[SOURCE MATERIAL]
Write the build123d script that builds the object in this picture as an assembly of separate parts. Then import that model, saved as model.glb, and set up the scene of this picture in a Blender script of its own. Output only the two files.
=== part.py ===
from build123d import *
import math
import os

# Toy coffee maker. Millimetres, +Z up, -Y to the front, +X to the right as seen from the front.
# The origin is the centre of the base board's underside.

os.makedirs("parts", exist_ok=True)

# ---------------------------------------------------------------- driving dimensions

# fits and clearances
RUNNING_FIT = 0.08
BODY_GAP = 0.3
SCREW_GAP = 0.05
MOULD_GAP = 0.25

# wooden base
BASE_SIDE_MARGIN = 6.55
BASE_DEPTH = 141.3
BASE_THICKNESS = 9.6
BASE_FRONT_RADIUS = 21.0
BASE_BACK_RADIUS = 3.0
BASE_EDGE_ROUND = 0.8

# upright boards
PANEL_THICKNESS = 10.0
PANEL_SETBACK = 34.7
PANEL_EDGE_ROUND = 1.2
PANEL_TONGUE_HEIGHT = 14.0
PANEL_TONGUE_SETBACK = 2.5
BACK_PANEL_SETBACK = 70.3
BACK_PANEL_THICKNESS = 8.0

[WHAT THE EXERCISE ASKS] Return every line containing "import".

[WRITTEN SOLUTION]
Write the build123d script that builds the object in this picture as an assembly of separate parts. Then import that model, saved as model.glb, and set up the scene of this picture in a Blender script of its own. Output only the two files.
from build123d import *
import math
import os